### Task details
Repeat verbatim only the lines from the opening of the material below through the one that contains "import Module from".

### Source material
┌────────
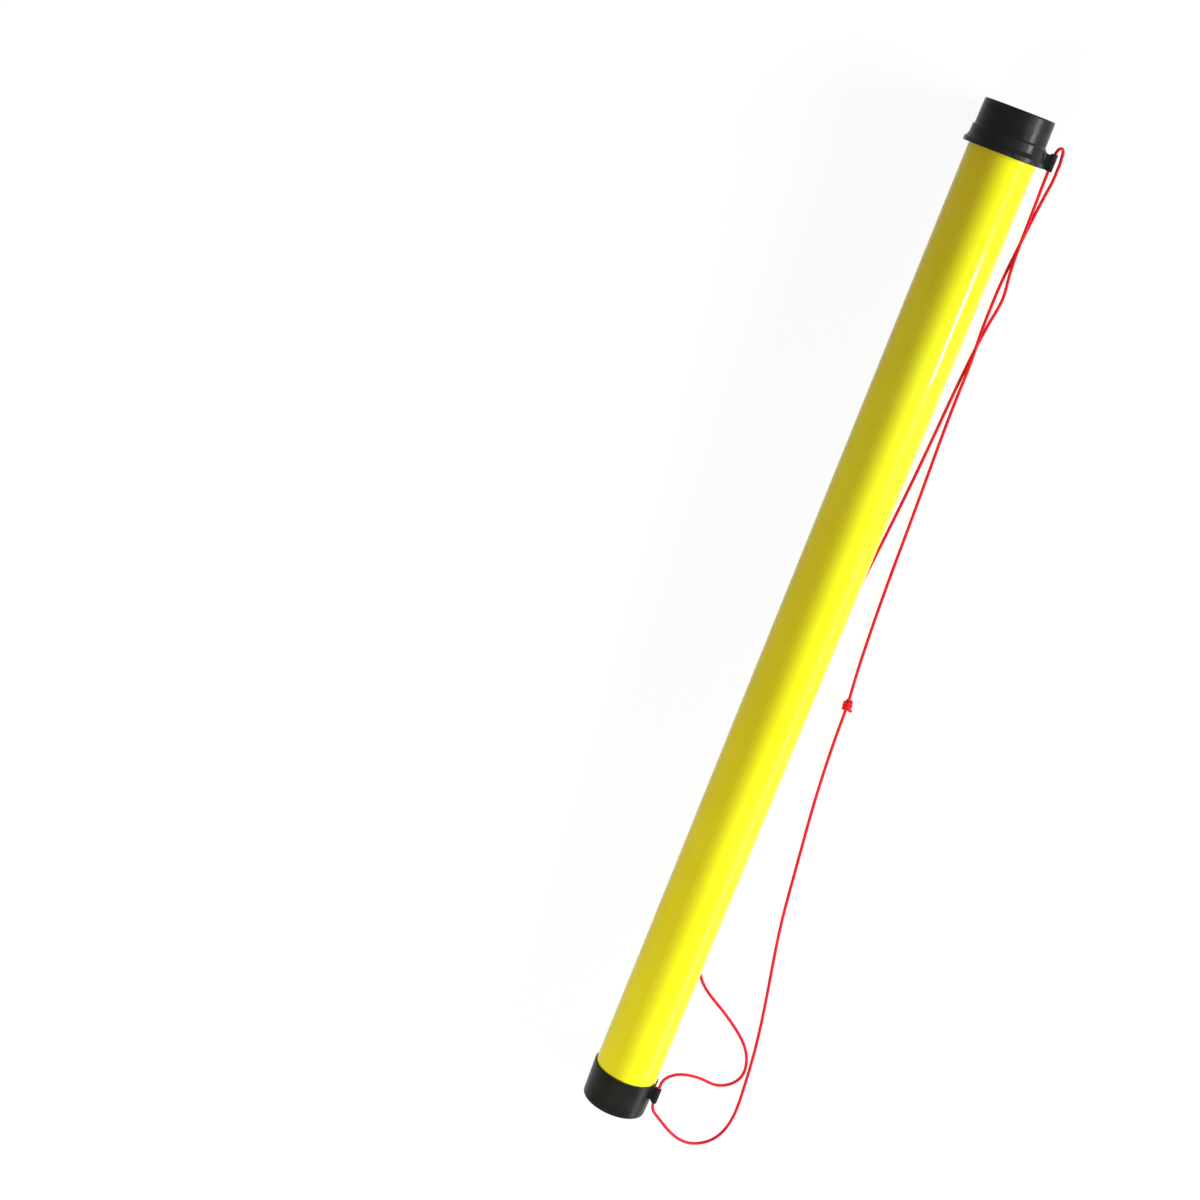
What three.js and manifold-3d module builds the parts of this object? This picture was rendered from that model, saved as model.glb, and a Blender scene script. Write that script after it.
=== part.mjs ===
// A ball pick-up tube, lying on its side: a long plastic tube with a mouth cap that is pressed
// over balls on the court, springy tongues that let a ball in and not out, a pull-off lid
// at the other end for emptying it, and a cord that runs through a lug on each cap.
//
// Millimetres. The tube's axis runs along Y, with the mouth towards -Y and the lid towards +Y,
// and the lid's lug points along +X. The part lies on z = 0, and the origin is under its middle.
import * as THREE from "three";
import { mergeVertices } from "three/addons/utils/BufferGeometryUtils.js";
import Module from "manifold-3d";

// Facets of every turned piece. Their flats face up, down and sideways.
const FACETS = 48;
const HALF_FACET = Math.PI / FACETS;
const ARC_STEPS = 3;

// Clearances
const SLIDING_CLEARANCE = 0.3;
const SEAT_GAP = 0.3;
const CUT_OVERRUN = 1;

// Tube
const TUBE_RADIUS = 36;
const TUBE_WALL = 1.2;
const TUBE_BARE_LENGTH = 1080;
const TUBE_EDGE_BREAK = 0.35;

// Lid, with heights measured up from its flange's lower face
const LID_HEIGHT = 46.4;
const LID_END_THICKNESS = 2;
const LID_END_ROUND = 1.8;
const LID_SKIRT_WALL = 1.5;
const LID_SKIRT_DRAFT = 0.4;
const LID_BAND_WALL = 3.1;
const LID_BAND_DRAFT = 0.3;
const LID_BAND_TOP = 18.6;
const LID_STEP_HEIGHT = 0.9;
const LID_FLANGE_OVERHANG = 6.8;
const LID_FLANGE_RIM = 5.4;
const LID_FLANGE_ROUND = 0.9;
const LID_FLARE_TOP = 9.6;
const LID_LEAD_IN = 0.6;

// Mouth cap, with depths measured down from its upper rim
const MOUTH_HEIGHT = 42.8;
const MOUTH_SLEEVE_WALL = 1.5;
const MOUTH_RIM_ROUND = 0.5;
const MOUTH_SOCKET_DEPTH = 20;
const MOUTH_STOP_THICKNESS = 1.6;
const MOUTH_RELIEF_DEPTH = 1.2;
const MOUTH_LIP_HEIGHT = 3;
const MOUTH_LIP_INSET = 0.3;
const MOUTH_LIP_WALL = 0.9;
const MOUTH_LIP_BREAK = 0.4;
const MOUTH_TAPER = 1.1;
const MOUTH_EDGE_HEIGHT = 2.6;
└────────
### Solution for this exercise
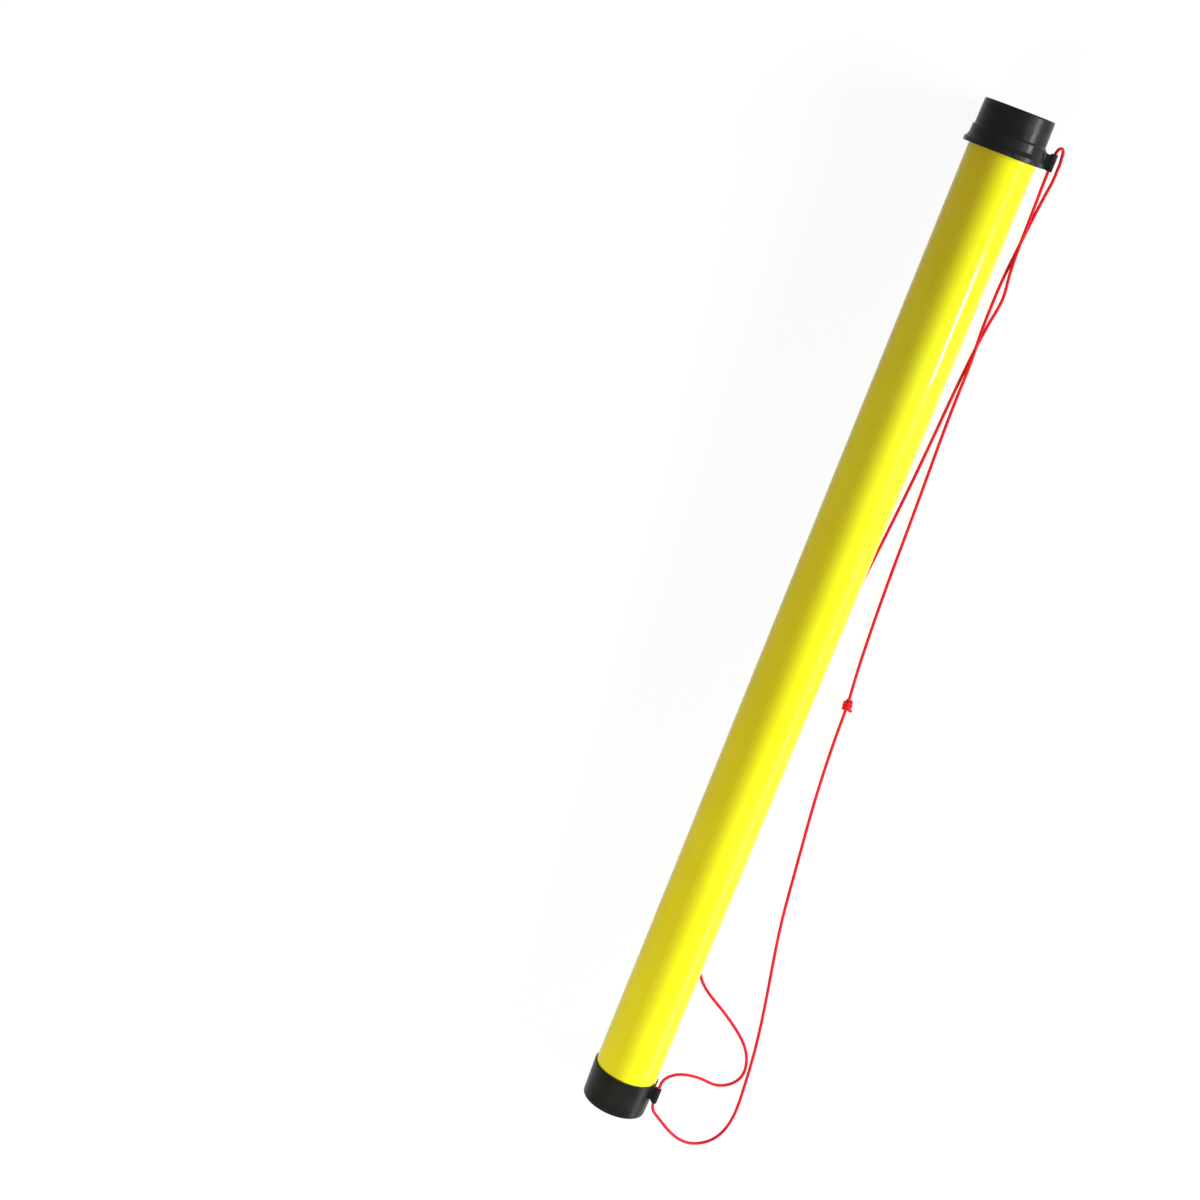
What three.js and manifold-3d module builds the parts of this object? This picture was rendered from that model, saved as model.glb, and a Blender scene script. Write that script after it.
=== part.mjs ===
// A ball pick-up tube, lying on its side: a long plastic tube with a mouth cap that is pressed
// over balls on the court, springy tongues that let a ball in and not out, a pull-off lid
// at the other end for emptying it, and a cord that runs through a lug on each cap.
//
// Millimetres. The tube's axis runs along Y, with the mouth towards -Y and the lid towards +Y,
// and the lid's lug points along +X. The part lies on z = 0, and the origin is under its middle.
import * as THREE from "three";
import { mergeVertices } from "three/addons/utils/BufferGeometryUtils.js";
import Module from "manifold-3d";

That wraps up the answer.